# start of EXCERPTED DATA

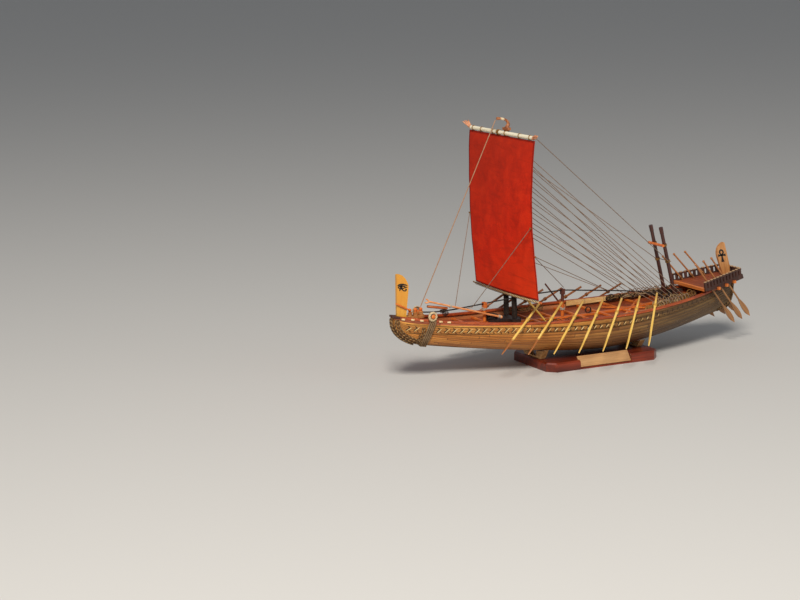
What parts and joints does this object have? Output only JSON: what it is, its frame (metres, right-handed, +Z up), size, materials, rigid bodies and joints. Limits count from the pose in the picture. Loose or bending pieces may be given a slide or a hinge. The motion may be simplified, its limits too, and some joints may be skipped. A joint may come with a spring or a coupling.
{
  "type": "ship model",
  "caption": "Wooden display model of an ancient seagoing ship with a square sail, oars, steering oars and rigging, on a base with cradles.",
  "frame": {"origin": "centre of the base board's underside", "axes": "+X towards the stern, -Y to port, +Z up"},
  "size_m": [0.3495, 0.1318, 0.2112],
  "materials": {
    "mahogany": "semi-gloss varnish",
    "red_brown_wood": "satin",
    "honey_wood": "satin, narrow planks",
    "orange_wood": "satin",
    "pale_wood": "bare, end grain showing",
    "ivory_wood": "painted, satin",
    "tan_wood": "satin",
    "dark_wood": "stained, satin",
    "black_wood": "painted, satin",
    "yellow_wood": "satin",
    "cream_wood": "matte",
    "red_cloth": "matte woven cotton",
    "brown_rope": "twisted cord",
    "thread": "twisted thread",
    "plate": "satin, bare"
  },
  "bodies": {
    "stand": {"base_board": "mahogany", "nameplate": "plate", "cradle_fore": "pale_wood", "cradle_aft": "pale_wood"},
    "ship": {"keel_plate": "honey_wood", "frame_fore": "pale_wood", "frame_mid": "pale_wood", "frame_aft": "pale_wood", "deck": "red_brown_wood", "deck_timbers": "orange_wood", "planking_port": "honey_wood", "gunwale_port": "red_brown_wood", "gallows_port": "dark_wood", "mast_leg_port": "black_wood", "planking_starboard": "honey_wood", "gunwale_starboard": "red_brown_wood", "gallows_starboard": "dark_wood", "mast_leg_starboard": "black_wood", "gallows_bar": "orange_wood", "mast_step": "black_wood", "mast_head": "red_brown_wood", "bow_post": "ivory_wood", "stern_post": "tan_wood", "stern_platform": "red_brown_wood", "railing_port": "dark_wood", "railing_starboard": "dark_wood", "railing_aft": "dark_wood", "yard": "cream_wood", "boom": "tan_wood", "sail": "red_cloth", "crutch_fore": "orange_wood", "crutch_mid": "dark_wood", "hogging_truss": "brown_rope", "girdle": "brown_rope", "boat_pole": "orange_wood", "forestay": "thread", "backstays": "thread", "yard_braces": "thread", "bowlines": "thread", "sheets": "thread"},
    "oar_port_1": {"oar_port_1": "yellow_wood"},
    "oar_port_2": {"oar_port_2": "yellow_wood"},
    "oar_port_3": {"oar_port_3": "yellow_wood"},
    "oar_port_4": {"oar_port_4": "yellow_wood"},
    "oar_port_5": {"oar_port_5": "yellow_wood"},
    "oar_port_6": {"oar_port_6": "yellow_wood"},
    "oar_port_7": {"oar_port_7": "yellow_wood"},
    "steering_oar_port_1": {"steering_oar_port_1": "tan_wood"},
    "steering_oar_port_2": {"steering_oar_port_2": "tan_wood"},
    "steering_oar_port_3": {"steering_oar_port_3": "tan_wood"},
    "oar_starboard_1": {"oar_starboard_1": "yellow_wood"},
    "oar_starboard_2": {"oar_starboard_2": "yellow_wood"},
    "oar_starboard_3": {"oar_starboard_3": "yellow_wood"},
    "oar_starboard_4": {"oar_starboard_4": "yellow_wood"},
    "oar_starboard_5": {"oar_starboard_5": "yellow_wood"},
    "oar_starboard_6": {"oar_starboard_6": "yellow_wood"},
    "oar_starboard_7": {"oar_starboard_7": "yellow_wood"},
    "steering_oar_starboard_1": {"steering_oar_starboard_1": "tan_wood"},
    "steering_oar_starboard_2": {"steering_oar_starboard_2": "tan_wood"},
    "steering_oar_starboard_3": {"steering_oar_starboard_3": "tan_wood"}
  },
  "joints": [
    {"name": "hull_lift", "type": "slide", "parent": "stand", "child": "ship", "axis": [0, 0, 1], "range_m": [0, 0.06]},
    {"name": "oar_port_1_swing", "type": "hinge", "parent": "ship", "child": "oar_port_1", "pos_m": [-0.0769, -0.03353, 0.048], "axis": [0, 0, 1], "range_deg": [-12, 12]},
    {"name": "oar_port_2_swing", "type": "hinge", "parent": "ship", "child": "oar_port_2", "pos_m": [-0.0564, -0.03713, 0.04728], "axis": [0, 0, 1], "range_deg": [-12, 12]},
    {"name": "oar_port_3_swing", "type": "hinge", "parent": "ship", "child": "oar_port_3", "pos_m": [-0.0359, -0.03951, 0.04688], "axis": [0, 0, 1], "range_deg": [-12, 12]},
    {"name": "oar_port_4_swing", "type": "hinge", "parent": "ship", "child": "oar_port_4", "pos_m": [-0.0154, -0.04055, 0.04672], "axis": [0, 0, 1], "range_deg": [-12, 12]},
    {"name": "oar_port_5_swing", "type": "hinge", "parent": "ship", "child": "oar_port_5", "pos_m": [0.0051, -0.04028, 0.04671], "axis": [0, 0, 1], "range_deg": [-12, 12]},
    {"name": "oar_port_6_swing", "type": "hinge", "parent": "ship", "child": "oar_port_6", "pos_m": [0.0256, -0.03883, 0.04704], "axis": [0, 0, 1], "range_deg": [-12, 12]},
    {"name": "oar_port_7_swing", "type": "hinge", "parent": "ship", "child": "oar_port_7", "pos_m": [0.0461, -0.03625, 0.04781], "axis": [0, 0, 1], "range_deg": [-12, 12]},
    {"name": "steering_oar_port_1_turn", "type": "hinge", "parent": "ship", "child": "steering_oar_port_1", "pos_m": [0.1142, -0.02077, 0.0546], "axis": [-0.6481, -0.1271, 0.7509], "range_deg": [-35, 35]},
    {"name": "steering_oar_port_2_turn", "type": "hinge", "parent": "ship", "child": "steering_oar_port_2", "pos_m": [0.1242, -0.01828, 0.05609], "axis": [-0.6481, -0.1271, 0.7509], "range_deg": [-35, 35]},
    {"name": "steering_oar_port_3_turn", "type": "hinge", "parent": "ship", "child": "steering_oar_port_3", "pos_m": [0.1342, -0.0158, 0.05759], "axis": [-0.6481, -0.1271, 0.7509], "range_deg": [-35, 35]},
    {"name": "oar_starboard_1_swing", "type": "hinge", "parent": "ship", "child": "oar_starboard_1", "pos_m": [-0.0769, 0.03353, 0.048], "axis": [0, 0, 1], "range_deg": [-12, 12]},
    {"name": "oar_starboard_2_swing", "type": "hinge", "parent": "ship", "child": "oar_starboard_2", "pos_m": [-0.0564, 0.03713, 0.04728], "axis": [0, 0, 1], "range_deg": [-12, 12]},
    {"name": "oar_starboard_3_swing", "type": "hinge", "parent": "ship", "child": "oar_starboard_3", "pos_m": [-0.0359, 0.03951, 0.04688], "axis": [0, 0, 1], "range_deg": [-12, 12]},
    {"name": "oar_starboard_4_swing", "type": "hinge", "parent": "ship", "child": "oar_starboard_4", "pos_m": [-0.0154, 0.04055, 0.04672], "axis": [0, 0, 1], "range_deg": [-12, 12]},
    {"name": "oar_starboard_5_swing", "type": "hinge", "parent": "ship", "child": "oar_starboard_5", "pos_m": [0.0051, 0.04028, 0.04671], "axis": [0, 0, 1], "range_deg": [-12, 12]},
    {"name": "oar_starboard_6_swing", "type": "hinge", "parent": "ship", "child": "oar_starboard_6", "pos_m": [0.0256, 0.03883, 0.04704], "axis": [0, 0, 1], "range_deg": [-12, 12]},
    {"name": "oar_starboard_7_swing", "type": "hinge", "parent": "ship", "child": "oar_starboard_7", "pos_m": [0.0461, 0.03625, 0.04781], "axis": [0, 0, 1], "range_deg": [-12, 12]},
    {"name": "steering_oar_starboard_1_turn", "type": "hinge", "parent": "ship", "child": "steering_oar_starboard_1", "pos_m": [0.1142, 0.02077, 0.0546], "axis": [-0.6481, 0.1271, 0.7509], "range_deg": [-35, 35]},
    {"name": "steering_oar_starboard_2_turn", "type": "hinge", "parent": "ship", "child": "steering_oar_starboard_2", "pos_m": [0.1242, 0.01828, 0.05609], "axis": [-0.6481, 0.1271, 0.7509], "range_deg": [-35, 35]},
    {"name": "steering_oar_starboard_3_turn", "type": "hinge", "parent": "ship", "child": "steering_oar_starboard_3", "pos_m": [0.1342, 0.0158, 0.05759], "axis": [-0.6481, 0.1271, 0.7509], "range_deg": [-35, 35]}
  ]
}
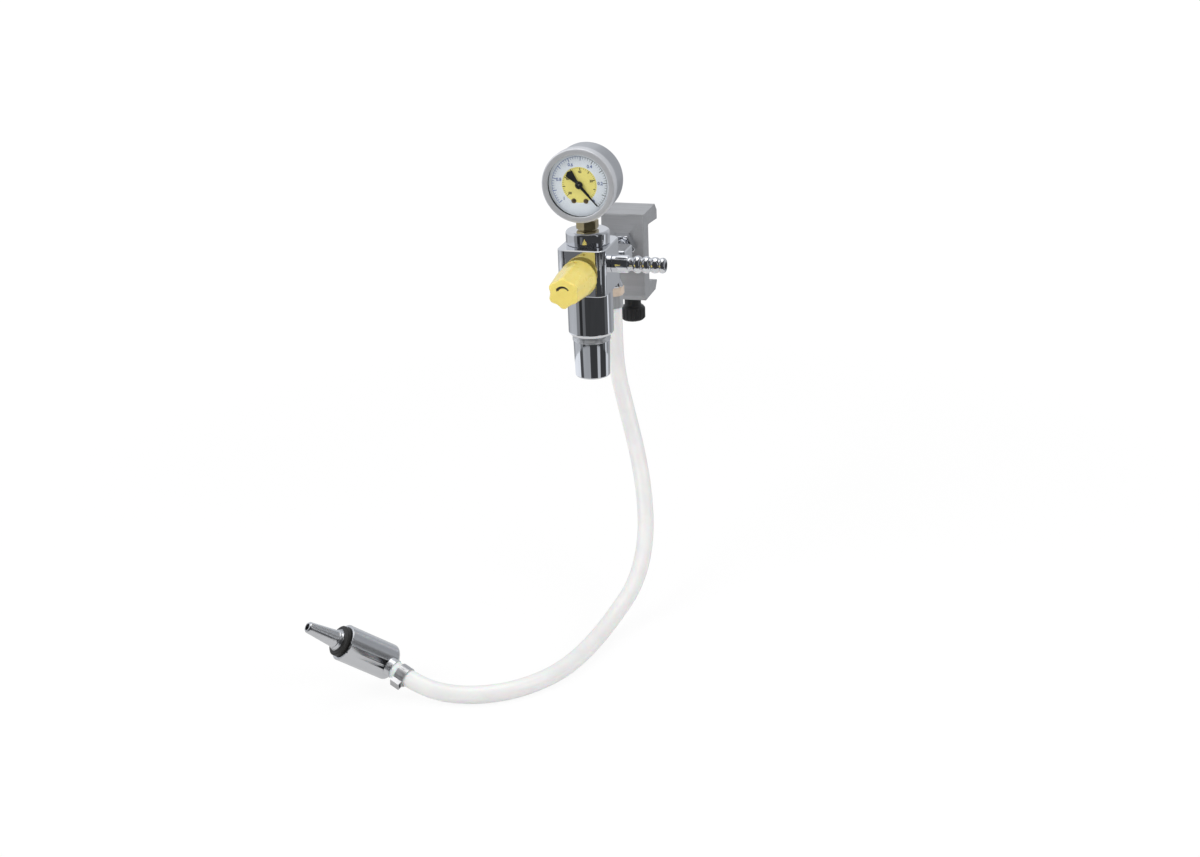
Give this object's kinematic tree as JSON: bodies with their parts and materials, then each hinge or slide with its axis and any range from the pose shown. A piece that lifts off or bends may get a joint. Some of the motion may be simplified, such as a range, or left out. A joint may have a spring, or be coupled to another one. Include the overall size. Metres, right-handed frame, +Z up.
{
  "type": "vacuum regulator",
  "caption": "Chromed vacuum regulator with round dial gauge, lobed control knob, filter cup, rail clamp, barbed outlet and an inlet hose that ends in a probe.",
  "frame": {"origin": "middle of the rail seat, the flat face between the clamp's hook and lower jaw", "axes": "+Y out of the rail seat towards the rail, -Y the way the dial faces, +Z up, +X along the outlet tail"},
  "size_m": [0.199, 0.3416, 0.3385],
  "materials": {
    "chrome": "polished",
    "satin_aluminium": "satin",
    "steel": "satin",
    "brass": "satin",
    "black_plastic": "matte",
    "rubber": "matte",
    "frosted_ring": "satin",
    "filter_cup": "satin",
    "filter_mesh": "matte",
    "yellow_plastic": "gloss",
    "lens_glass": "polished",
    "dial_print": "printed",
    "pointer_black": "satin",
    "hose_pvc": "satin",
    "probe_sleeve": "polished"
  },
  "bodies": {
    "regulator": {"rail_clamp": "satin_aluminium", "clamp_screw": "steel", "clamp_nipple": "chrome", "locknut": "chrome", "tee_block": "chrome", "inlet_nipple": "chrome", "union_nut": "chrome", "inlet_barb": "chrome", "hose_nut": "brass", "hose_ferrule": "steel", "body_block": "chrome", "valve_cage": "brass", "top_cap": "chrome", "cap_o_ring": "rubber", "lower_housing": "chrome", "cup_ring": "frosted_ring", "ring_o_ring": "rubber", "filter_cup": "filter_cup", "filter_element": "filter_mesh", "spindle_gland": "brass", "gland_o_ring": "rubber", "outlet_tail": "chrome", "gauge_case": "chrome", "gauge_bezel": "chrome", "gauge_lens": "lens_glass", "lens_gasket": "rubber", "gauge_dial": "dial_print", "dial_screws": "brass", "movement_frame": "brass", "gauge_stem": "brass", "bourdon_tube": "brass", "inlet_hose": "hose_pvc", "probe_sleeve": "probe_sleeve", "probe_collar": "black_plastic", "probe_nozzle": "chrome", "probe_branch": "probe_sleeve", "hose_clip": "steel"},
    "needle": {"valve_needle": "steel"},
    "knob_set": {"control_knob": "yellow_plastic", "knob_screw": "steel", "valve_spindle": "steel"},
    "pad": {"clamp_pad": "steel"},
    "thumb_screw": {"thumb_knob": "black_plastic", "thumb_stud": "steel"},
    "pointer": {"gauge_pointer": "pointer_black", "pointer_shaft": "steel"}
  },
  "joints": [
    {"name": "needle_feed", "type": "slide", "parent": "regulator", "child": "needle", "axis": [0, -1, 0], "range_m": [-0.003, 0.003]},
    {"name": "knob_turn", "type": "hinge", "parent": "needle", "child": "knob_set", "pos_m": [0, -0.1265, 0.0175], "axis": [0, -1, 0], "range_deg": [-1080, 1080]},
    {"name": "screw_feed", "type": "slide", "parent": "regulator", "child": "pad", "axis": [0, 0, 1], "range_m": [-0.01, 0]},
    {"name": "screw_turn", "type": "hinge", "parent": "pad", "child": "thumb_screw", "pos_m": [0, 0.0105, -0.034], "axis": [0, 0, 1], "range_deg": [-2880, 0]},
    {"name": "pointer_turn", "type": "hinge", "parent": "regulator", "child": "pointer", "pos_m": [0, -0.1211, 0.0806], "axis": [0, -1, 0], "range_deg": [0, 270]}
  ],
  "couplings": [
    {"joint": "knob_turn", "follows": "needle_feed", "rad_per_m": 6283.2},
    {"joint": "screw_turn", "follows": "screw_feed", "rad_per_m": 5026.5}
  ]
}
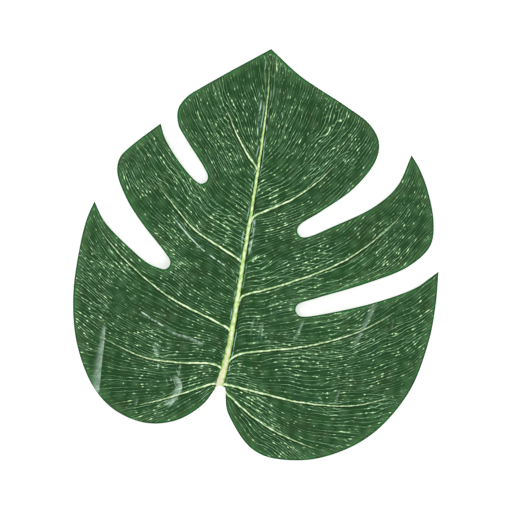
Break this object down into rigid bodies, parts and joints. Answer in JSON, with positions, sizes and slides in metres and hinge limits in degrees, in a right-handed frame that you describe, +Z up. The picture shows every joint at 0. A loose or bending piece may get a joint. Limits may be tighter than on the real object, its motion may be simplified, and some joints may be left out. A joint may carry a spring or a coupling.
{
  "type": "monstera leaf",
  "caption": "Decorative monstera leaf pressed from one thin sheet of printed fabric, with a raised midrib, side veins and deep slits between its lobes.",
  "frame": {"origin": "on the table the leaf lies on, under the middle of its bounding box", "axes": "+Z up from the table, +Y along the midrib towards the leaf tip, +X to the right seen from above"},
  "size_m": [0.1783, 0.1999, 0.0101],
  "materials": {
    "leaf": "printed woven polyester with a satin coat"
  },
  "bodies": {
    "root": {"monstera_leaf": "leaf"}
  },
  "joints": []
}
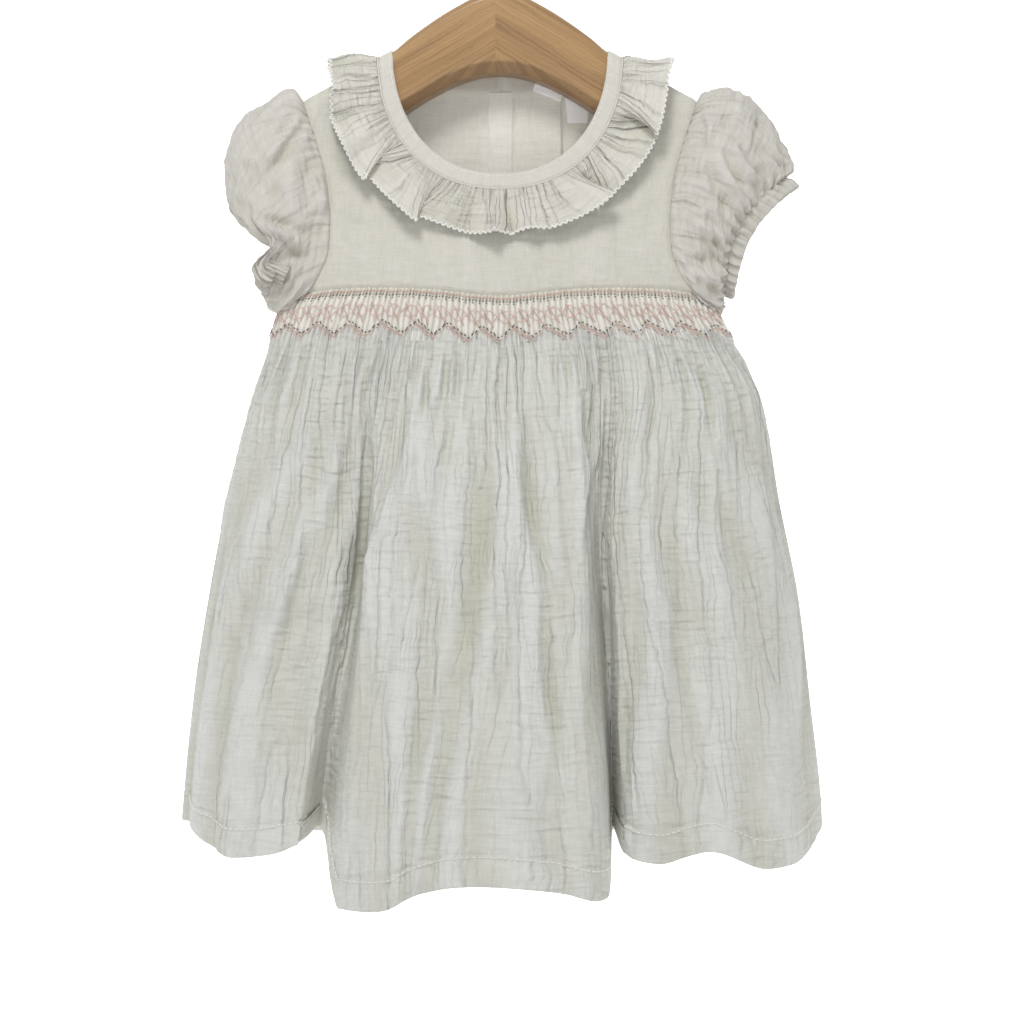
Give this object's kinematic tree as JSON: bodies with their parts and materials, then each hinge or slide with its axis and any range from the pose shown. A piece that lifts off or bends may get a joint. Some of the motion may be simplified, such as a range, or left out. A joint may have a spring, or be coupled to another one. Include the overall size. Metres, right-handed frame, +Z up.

# end of EXCERPTED DATA

WRITTEN INSTRUCTION =>
How many lines in these entries contain the string "rigid"? State the number and nothing more.

COMPLETED TASK =>
2